There are various measures that are used to estimate the amount of distinct information in a text. In particular, the measures that we investigate are the r (number of runs in Burrows-Wheeler Transform of text) and delta (maximum ratio of number of distinct kmers over k).
Some things generate_curve.py
does for us.
- Sweeping k's for kmc
- Intermediate file wrangling
- Adding reverse complement
We're choosing to leave plasmids in for now.

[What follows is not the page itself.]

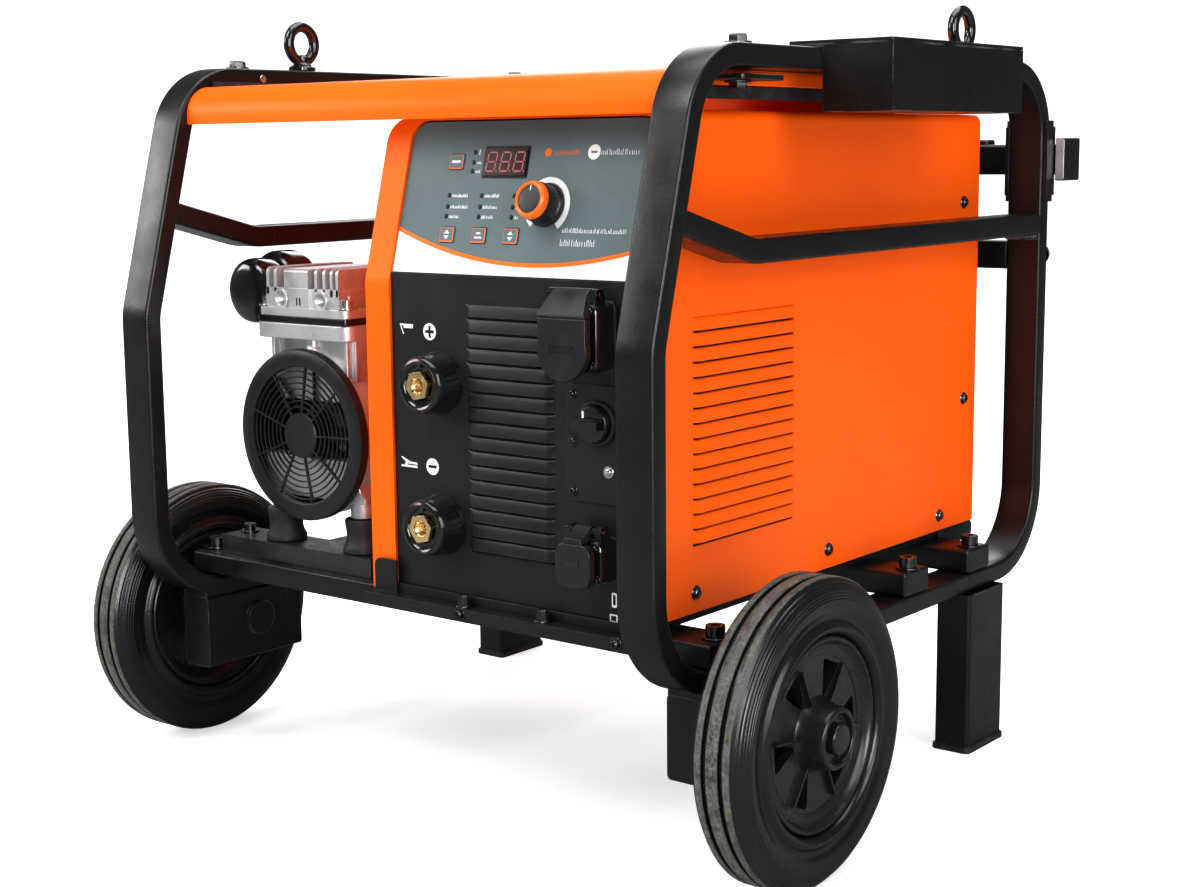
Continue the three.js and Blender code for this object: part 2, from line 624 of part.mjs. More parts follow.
// Flap cap about its hinge axis: a knuckle, an arm and a round lid over the outlet.
function outletCap({ width, lid, drop }) {
  const half = width / 2 - 9 - GAP;
  const back = -HINGE_SETBACK - 3;
  const front = back - 8;
  const knuckle = rod('x', 5.5, -half, half, [0, 0], 14);
  const disc = prism('y', new THREE.Shape().absarc(0, -drop, lid, 0, Math.PI * 2),
    front, back, { edge: 1.5, segments: 10 });
  const arm = prism('y', outline([-half, -drop + 6], [half, -drop + 6],
    [half, 0, 3], [-half, 0, 3]), front + 1, back);
  const neck = prism('x', outline([front + 2, -10], [back, -10], [back, -5], [0, -5],
    [0, 5], [-4, 5], [front + 2, -1]), -half, half);
  const bore = rod('x', HINGE_PIN + GAP, -width, width, [0, 0], 10);
  return cut(join(knuckle, disc, arm, neck), bore);
}

// Handle of the rotary isolator: a disc with a raised grip bar.
function rotaryHandle() {
  const disc = turned('y', [[0, -8], [DIAL.radius - 1, -8], [DIAL.radius, -6],
    [DIAL.radius, 0], [0, 0]], 20);
  const grip = box([-DIAL.radius + 2, DIAL.radius - 2], [-18, -7], [-3.5, 3.5]);
  return join(disc, grip);
}

function buildCase() {
  piece(unit, 'case_base_pan', CHARCOAL_COAT, basePan());
  piece(unit, 'case_cover', ORANGE_COAT, cover());
  piece(unit, 'front_bezel', ORANGE_COAT, bezel());
  piece(unit, 'lower_front_panel', CHARCOAL_COAT, lowerFrontPanel());
  piece(unit, 'rear_panel', CHARCOAL_COAT, rearPanel());
  piece(slope, 'control_panel', GREY_FILM, controlPanel());
  const window = outline(...roundedCorners(-WINDOW.width / 2, WINDOW.width / 2,
    -WINDOW.height / 2, WINDOW.height / 2, 1));
  piece(slope, 'display_window', RED_LENS, prism('z', window, -2.2, -1, { segments: 1 }),
    [WINDOW.u, WINDOW.v, 0]);
  piece(slope, 'current_knob', BLACK_PLASTIC, knob(), [KNOB.u, KNOB.v, -2.2]);
  piece(slope, 'reset_button', BLACK_PLASTIC, key(), [RESET_KEY.u, RESET_KEY.v, 0]);
  for (const name of ['left', 'middle', 'right']) {
    piece(slope, `${name}_set_button`, BLACK_PLASTIC, key(), [SET_KEYS[name], SET_KEYS.v, 0]);
  }
  for (const pole of ['plus', 'minus']) {
    const front = PANEL_FACE - GAP - 25;
    piece(unit, `${pole}_socket`, BLACK_PLASTIC, powerSocket(), [SOCKET_X, front, SOCKET_Z[pole]]);
    piece(unit, `${pole}_socket_insert`, BRASS, socketInsert(), [SOCKET_X, front, SOCKET_Z[pole]]);
  }
  for (const [level, outlet] of [['upper', UPPER_OUTLET], ['lower', LOWER_OUTLET]]) {
    const hingeY = PANEL_FACE - GAP - outlet.depth + HINGE_SETBACK;
    const hingeZ = outlet.z + outlet.height / 2 + HINGE_RISE;
    piece(unit, `${level}_outlet_body`, BLACK_PLASTIC, outletBody(outlet),
      [outlet.x, PANEL_FACE - GAP, outlet.z]);
    piece(unit, `${level}_outlet_cap`, BLACK_PLASTIC, outletCap(outlet),
      [outlet.x, hingeY, hingeZ]);
  }
  piece(unit, 'rotary_switch', BLACK_PLASTIC, rotaryHandle(),
    [DIAL.x, PANEL_FACE - 2 - GAP, DIAL.z]);
}

// ---------------------------------------------------------------- inside the case

// Extruded heat sink standing on its fins.
function heatSink() {
  const fins = 9;
  const [width, length, height] = [170, 220, 58];
  const bodies = [box([-width / 2, width / 2], [0, length], [height - 8, height])];
  for (let i = 0; i < fins; i += 1) {
    const x = -width / 2 + 2 + i * (width - 4) / (fins - 1);
    bodies.push(box([x - 2, x + 2], [0, length], [0, height - 7]));
  }
  return join(...bodies);
}

function powerBoard() {
  const board = box([4, 216], [184, 436], [320, 322]);
  const capacitors = [40, 84, 128, 172].map((x) => rod('z', 16, 321, 372, [x, 240], 16));
  return join(board, ...capacitors);
}

function transformer() {
  const core = box([-45, 45], [-35, 35], [0, 80]);
  const windings = [-1, 1].map((side) => rod('z', 24, 12, 68, [0, side * 22], 20));
  return join(core, ...windings);
}

function fanFrame() {
  const block = prism('y', outline(...roundedCorners(-60, 60, -60, 60, 6)), 0, 25);
  const frame = cut(block, rod('y', 57, -1, 26, [0, 0], 32));
  const struts = [box([-59, 59], [0, 3], [-2, 2]), box([-2, 2], [0, 3], [-59, 59])];
  return join(frame, ...struts, rod('y', 18, 0, 4, [0, 0], 16));
}

// Axial fan: a hub with pitched blades, turning about Y.
function fanRotor(hubRadius, tipRadius, length, blades) {
  const parts = [rod('y', hubRadius, 0, length, [0, 0], 20)];
  const reach = tipRadius - hubRadius + 3;
  for (let i = 0; i < blades; i += 1) {
    const blade = box([-1, 1], [-length * 0.52, length * 0.52], [0, reach])
      .rotate([0, 0, 38])
      .translate([0, length / 2, hubRadius - 3])
      .rotate([0, i * 360 / blades, 0]);
    parts.push(blade);
  }
  return join(...parts).intersect(rod('y', tipRadius, 0, length, [0, 0], 24));
}

function buildInside() {
  piece(unit, 'heat_sink', CAST_ALLOY, heatSink(), [110, 200, CHANNEL_TOP + SHEET + 2 * GAP]);
  piece(unit, 'power_board', BOARD_GREEN, powerBoard());
  piece(unit, 'main_transformer', COPPER, transformer(),
    [110, 500, CHANNEL_TOP + SHEET + 2 * GAP]);
  const fan = group(unit, 108, CASE_BACK - 5 - GAP - 25, 400);
  piece(fan, 'case_fan_frame', BLACK_PLASTIC, fanFrame());
  piece(fan, 'case_fan_rotor', BLACK_PLASTIC, fanRotor(20, 54, 19, 7), [0, 5, 0]);
}

// ---------------------------------------------------------------- compressor

// Folded tray: a front beam, a rear beam and a wide plate that joins them on the right.
function tray() {
  const { left, right, front, back, top } = TRAY;
  const bottom = CHANNEL_TOP + GAP;
  const window = { right: -170, front: front + 42, back: 270 };
  const plate = cut(box([left, right], [front, back], [bottom, top]),
    box([left - 1, window.right], [window.front, window.back], [bottom - 1, top + 1]));
  const hollows = [
    box([left + SHEET, right - SHEET], [front + SHEET, window.front - SHEET],
      [bottom - 1, top - SHEET]),
    box([left + SHEET, right - SHEET], [window.back + SHEET, back - SHEET],
      [bottom - 1, top - SHEET]),
    box([window.right + SHEET, right - SHEET], [window.front - 3, window.back + 3],
      [bottom - 1, top - SHEET]),
  ];
  return cut(plate, ...hollows);
}

function rubberMount() {
  return turned('z', [[0, 0], [19, 0], [19, 4], [16, 9], [15.5, MOUNT_HEIGHT / 2],
    [16, MOUNT_HEIGHT - 6], [17, MOUNT_HEIGHT], [0, MOUNT_HEIGHT]], 16);
}

// One casting: motor barrel, open fan bell in front, cylinder block and four feet.
function compressorBody() {
  const bellFront = 88 + GAP;
  const bellBack = 116;
  const barrel = rod('y', PUMP_RADIUS - 4, bellBack - 2, PUMP_BACK, [0, 0], 32);
  const bell = rod('y', PUMP_RADIUS + 3, bellFront, bellBack, [0, 0], 32);
  const recess = rod('y', PUMP_RADIUS - 2, bellFront - 1, bellBack - 4, [0, 0], 32);
  const seat = HEAD.bottom - VALVE_PLATE - PUMP_Z;
  const flange = prism('z', outline(...roundedCorners(-HEAD.flange / 2, HEAD.flange / 2,
    HEAD.front - 2, HEAD.back + 2, 12)), seat - 13, seat - GAP, { segments: 4 });
  const block = prism('y', outline([-46, seat - 12], [-46, 58, 14], [-58, 30], [58, 30],
    [46, 58, 14], [46, seat - 12]), 104, HEAD.back - 6, { segments: 4 });
  const footTop = TRAY.top + MOUNT_HEIGHT + 2 * GAP - PUMP_Z;
  const feet = MOUNT_Y.map((y) => prism('y', outline(
    [-MOUNT_X - 17, footTop], [MOUNT_X + 17, footTop], [MOUNT_X + 17, footTop + 11, 4],
    [MOUNT_X - 4, footTop + 34], [-MOUNT_X + 4, footTop + 34], [-MOUNT_X - 17, footTop + 11, 4],
  ), y - 15, y + 15));
  return cut(join(barrel, bell, block, flange, ...feet), recess);
}

function valvePlate() {
  const bottom = HEAD.bottom - VALVE_PLATE;
  return prism('z', outline(...roundedCorners(-HEAD.flange / 2 - 1, HEAD.flange / 2 + 1,
    HEAD.front - 3, HEAD.back + 3, 6)), bottom, HEAD.bottom - GAP);
}

// Cylinder head: a ported block on a flange, with cooling fins cut across its top.
function cylinderHead() {
  const half = HEAD.width / 2;
  const flange = prism('z', outline(...roundedCorners(-HEAD.flange / 2, HEAD.flange / 2,
    HEAD.front - 2, HEAD.back + 2, 8)), HEAD.bottom, HEAD.bottom + 8);
  const block = box([-half, half], [HEAD.front, HEAD.back], [HEAD.bottom + 2, HEAD.top]);
  const fins = 9;
  const pitch = (2 * half - 4) / (fins - 1);
  const valleys = [];
  for (let i = 0; i < fins - 1; i += 1) {
    const x = -half + 4 + i * pitch;
    valleys.push(box([x, x + pitch - 4], [HEAD.front - 1, HEAD.back + 1],
      [HEAD.top - 20, HEAD.top + 1]));
  }
  const ports = PORT_X.map((x) => rod('y', 7, HEAD.front - 1, HEAD.front + 16, [x, 445], 16));
  return cut(join(flange, block), ...valleys, ...ports);
}

// Round fan guard: outer ring, hub disc, radial bars and a ring half way out.
function fanGuard() {
  const depth = 10;
  const ring = (outer, inner, from, to) => turned('y',
    [[inner, from], [outer, from], [outer, to], [inner, to], [inner, from]], 28);
  const parts = [ring(GUARD_RADIUS, GUARD_RADIUS - 13, 0, depth), rod('y', 21, 0, 5, [0, 0], 18)];
  parts.push(ring(45, 43, 1, 4));
  const bars = 9;
  for (let i = 0; i < bars; i += 1) {
    parts.push(box([-1.2, 1.2], [1, 4.5], [19, GUARD_RADIUS - 10])
      .rotate([0, i * 360 / bars, 0]));
  }
  return join(...parts);
}

// Intake filter canister lying along Y, with a stub that reaches the cylinder head.
function airFilter() {
  const can = turned('y', [[0, 0], [26, 0], [30, 3], [31, 7], [31, 28], [28, 34], [0, 34]], 20);
  return join(can, rod('x', 9, 20, 39.5, [17, 6], 10));
}

function buildCompressor() {
  piece(unit, 'compressor_tray', BLACK_COAT, tray());
  const pump = group(unit, PUMP_X, 0, PUMP_Z);
  piece(pump, 'compressor_body', CAST_ALLOY, compressorBody());
  piece(pump, 'fan_guard', BLACK_PLASTIC, fanGuard(), [0, GUARD_FRONT, 0]);
  piece(pump, 'compressor_fan', BLACK_PLASTIC, fanRotor(18, 66, 18, 8), [0, 91, 0]);
  const head = group(unit, PUMP_X, 0, 0);
  piece(head, 'valve_plate', BLACK_PLASTIC, valvePlate());
  piece(head, 'cylinder_head', CAST_ALLOY, cylinderHead());
  piece(unit, 'front_air_filter', BLACK_PLASTIC, airFilter(), [-243.5, 98, 450]);
  piece(unit, 'rear_air_filter', BLACK_PLASTIC, airFilter(), [-243.5, 138, 454]);
  for (const [row, y] of [['front', MOUNT_Y[0]], ['rear', MOUNT_Y[1]]]) {
    for (const [side, name] of [[-1, 'left'], [1, 'right']]) {
      piece(unit, `${row}_${name}_rubber_mount`, RUBBER, rubberMount(),
        [PUMP_X + side * MOUNT_X, y, TRAY.top + GAP]);
    }
  }
}

// ---------------------------------------------------------------- accessory box

// Open pan hung outside the right hoop by a flange that lies on the top bar.
function accessoryBox() {
  const { inner, outer, front, back, bottom, top } = BOX;
  const pan = cut(box([inner, outer], [front, back], [bottom, top]),
    box([inner + SHEET, outer - SHEET], [front + SHEET, back - SHEET], [bottom + SHEET, top + 1]));
  return join(pan, box([HOOP_X - 14, inner + 1], [front, back], [top - 2, top]));
}

// Flat lid about its hinge line, flush with the pan's outer walls.
function accessoryLid() {
  const length = BOX.back - BOX.front;
  return prism('z', outline(...roundedCorners(0, BOX.outer - (HOOP_X - 14),
    -length / 2, length / 2, 1)), GAP, GAP + 3);
}

function buildAccessoryBox() {
  piece(unit, 'accessory_box', BLACK_COAT, accessoryBox());
  piece(unit, 'accessory_box_lid', BLACK_COAT, accessoryLid(),
    [HOOP_X - 14, (BOX.front + BOX.back) / 2, BOX.top]);
}

buildCage();
buildWheels();
buildCase();
buildInside();
buildCompressor();
buildAccessoryBox();

unit.position.y = -UNIT_LENGTH / 2;
unit.updateMatrixWorld(true);

export default unit;
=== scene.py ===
"""Looks of the plasma cutter unit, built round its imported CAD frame."""
import math
import random

import bmesh
import bpy
from mathutils import Matrix, Vector
from mathutils.geometry import tessellate_polygon


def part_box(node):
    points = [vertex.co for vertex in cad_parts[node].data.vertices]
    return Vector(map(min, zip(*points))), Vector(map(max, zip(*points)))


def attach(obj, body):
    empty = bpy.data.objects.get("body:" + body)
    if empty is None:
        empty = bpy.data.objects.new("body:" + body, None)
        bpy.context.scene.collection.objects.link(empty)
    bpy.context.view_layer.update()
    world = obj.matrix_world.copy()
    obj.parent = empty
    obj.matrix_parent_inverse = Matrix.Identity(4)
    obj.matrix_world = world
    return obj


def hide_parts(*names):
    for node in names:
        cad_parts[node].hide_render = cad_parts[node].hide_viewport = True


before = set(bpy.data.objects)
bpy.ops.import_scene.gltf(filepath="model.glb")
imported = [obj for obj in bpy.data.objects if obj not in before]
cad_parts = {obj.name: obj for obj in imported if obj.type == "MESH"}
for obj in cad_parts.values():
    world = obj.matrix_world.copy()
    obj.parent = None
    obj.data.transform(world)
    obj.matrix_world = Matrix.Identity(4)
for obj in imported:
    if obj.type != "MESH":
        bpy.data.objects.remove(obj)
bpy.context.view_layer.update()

# Lengths are millimetres. X and Z are as in the CAD frame, Y is counted from the front of
# the cage. Shapes whose names end in _section or _profile are (across, along) points.
MM = 0.001
CAGE_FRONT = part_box("left_hoop")[0].y


def span(node):
    """Lowest and highest corner of a CAD node at rest."""
    return [(round(c.x / MM, 2), round((c.y - CAGE_FRONT) / MM, 2), round(c.z / MM, 2))
            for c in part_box(node)]


def middle(node):
    return [(low + high) / 2 for low, high in zip(*span(node))]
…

git clone https://github.com/oma219/genome_info_curve
git clone https://github.com/alshai/pfbwt-f
cd pfbwt-f
git submodule init
git submodule update
mamba install seqtk
Check that you can run:
/scratch16/blangme2/langmead/PFP_LZ77/build/_deps/bigbwt-build/newscanNT.x
/scratch16/blangme2/langmead/PFP_LZ77/build/src/lz_77_test
seqtk seq -r <FASTA_IN> | sed 's/^>/>revcomp_/' > <FASTA_OUT_TMP>
cat <FASTA_IN> <FASTA_OUT_TMP> > <FASTA_OUT>
./pfbwt-f/build/pfbwt-f64 -o <OUT_PREFIX> <FASTA>
r is printed in the output
Per k:
kmc -ci1 -cs1 -k30 -b -t12 -fm <FASTA> <OUT_PREFIX> <WORKING_DIR>
number of unique k-mers is printed in the output
Just use default PFP parameters
~/scr16_blangme2/langmead/PFP_LZ77/build/_deps/bigbwt-build/newscanNT.x <FASTA> -w 10 -p 100 -f
~/scr16_blangme2/langmead/PFP_LZ77/build/src/lz_77_test <FASTA>
z is printed in the output under "phrase number: XYZ"
Perhaps need to preprocess all the files to both exclude the header and add the reverse complement.
Actually, we think they all understand FASTA headers because they use kseq. So maybe all we need to do is add a record with the reverse complement before indexing.